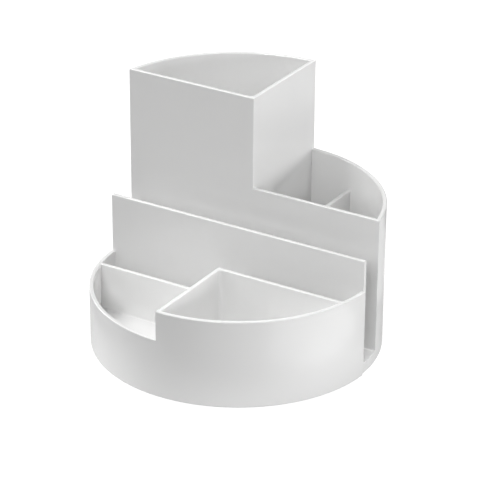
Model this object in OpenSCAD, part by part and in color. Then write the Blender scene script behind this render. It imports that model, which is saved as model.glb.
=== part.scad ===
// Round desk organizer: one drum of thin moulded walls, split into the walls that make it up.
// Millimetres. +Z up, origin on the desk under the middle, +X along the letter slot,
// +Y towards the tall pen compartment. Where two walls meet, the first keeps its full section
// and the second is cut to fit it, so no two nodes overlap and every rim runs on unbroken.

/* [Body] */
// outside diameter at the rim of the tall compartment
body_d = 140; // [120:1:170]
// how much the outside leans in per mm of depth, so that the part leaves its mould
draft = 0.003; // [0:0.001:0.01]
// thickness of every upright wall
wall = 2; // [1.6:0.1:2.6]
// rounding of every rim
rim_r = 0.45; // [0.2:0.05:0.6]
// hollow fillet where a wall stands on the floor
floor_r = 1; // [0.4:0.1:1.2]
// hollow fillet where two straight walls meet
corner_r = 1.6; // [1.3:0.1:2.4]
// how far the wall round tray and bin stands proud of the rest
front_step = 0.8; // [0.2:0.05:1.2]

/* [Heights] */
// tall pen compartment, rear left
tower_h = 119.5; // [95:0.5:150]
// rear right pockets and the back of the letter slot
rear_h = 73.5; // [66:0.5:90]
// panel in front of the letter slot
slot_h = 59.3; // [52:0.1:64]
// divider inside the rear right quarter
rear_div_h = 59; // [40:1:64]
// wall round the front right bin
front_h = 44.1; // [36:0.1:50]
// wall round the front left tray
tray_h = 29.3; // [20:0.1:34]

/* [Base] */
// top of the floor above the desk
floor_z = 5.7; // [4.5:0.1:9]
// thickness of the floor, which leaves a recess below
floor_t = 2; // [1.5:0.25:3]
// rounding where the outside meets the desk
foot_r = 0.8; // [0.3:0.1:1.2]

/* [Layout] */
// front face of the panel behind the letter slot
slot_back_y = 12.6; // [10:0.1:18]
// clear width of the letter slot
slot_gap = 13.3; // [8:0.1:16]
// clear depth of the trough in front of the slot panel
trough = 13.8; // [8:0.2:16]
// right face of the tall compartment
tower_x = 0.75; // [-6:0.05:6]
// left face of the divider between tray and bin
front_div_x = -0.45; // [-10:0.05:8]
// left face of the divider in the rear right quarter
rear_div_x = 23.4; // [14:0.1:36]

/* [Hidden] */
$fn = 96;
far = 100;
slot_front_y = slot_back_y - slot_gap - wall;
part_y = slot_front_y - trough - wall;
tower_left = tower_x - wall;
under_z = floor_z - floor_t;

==

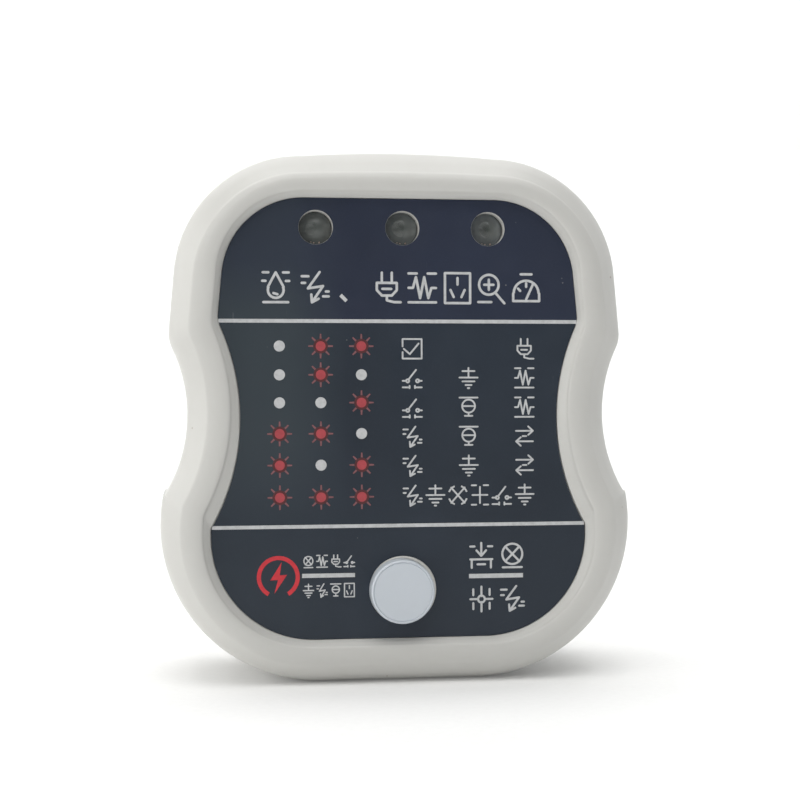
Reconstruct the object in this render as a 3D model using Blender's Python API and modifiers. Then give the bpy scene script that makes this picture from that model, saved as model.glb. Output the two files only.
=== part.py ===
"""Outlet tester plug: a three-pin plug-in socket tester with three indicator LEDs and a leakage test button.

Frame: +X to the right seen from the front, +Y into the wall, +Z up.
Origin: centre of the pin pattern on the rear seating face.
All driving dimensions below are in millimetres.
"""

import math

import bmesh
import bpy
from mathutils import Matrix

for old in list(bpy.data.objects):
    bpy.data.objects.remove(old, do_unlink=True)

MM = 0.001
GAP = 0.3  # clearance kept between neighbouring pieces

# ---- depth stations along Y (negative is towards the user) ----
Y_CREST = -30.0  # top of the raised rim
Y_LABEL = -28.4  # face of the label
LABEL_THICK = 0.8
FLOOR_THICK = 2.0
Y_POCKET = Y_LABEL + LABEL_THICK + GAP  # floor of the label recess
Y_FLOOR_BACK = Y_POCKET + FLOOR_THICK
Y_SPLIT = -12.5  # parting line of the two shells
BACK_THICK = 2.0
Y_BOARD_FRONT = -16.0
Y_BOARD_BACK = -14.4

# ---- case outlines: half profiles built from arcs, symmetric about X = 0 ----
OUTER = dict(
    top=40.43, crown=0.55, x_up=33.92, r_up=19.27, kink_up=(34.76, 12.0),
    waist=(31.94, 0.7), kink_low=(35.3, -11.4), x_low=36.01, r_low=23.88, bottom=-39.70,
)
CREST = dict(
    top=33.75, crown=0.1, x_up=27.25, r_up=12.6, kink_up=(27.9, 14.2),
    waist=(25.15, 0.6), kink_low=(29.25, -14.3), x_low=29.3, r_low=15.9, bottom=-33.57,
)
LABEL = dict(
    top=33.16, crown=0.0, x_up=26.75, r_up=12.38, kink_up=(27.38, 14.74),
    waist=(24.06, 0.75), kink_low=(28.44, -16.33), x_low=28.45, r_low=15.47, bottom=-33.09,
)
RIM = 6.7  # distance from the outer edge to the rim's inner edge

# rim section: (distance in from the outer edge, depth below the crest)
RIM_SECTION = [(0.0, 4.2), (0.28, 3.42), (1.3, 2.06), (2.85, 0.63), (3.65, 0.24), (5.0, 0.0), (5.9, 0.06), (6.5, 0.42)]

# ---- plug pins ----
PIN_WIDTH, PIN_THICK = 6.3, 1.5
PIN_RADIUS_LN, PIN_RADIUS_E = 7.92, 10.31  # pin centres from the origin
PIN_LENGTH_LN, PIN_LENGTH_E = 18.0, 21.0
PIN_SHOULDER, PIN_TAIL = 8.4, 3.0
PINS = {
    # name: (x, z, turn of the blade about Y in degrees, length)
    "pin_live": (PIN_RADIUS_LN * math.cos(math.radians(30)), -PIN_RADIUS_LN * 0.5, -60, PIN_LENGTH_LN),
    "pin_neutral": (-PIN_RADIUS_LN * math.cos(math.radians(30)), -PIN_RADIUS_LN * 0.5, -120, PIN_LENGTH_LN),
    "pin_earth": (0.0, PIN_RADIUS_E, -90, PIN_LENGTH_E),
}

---

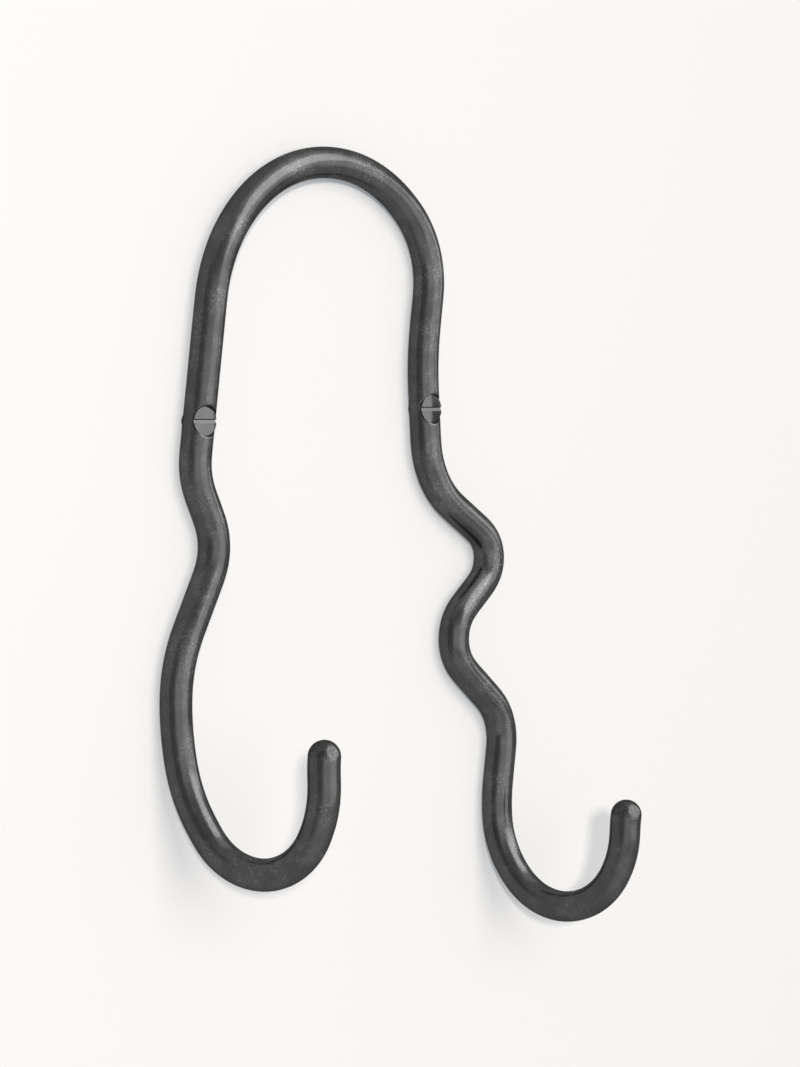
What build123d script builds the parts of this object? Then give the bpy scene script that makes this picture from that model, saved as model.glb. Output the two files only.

EXERCISE BRIEF
What is wanted is an exact copy of the lines from the line containing "Model this object" to the line containing "foot_r = 0.8; // [0.3:0.1:1.2]", both lines included, and of no other line.

WRITTEN SOLUTION
Model this object in OpenSCAD, part by part and in color. Then write the Blender scene script behind this render. It imports that model, which is saved as model.glb.
=== part.scad ===
// Round desk organizer: one drum of thin moulded walls, split into the walls that make it up.
// Millimetres. +Z up, origin on the desk under the middle, +X along the letter slot,
// +Y towards the tall pen compartment. Where two walls meet, the first keeps its full section
// and the second is cut to fit it, so no two nodes overlap and every rim runs on unbroken.

/* [Body] */
// outside diameter at the rim of the tall compartment
body_d = 140; // [120:1:170]
// how much the outside leans in per mm of depth, so that the part leaves its mould
draft = 0.003; // [0:0.001:0.01]
// thickness of every upright wall
wall = 2; // [1.6:0.1:2.6]
// rounding of every rim
rim_r = 0.45; // [0.2:0.05:0.6]
// hollow fillet where a wall stands on the floor
floor_r = 1; // [0.4:0.1:1.2]
// hollow fillet where two straight walls meet
corner_r = 1.6; // [1.3:0.1:2.4]
// how far the wall round tray and bin stands proud of the rest
front_step = 0.8; // [0.2:0.05:1.2]

/* [Heights] */
// tall pen compartment, rear left
tower_h = 119.5; // [95:0.5:150]
// rear right pockets and the back of the letter slot
rear_h = 73.5; // [66:0.5:90]
// panel in front of the letter slot
slot_h = 59.3; // [52:0.1:64]
// divider inside the rear right quarter
rear_div_h = 59; // [40:1:64]
// wall round the front right bin
front_h = 44.1; // [36:0.1:50]
// wall round the front left tray
tray_h = 29.3; // [20:0.1:34]

/* [Base] */
// top of the floor above the desk
floor_z = 5.7; // [4.5:0.1:9]
// thickness of the floor, which leaves a recess below
floor_t = 2; // [1.5:0.25:3]
// rounding where the outside meets the desk
foot_r = 0.8; // [0.3:0.1:1.2]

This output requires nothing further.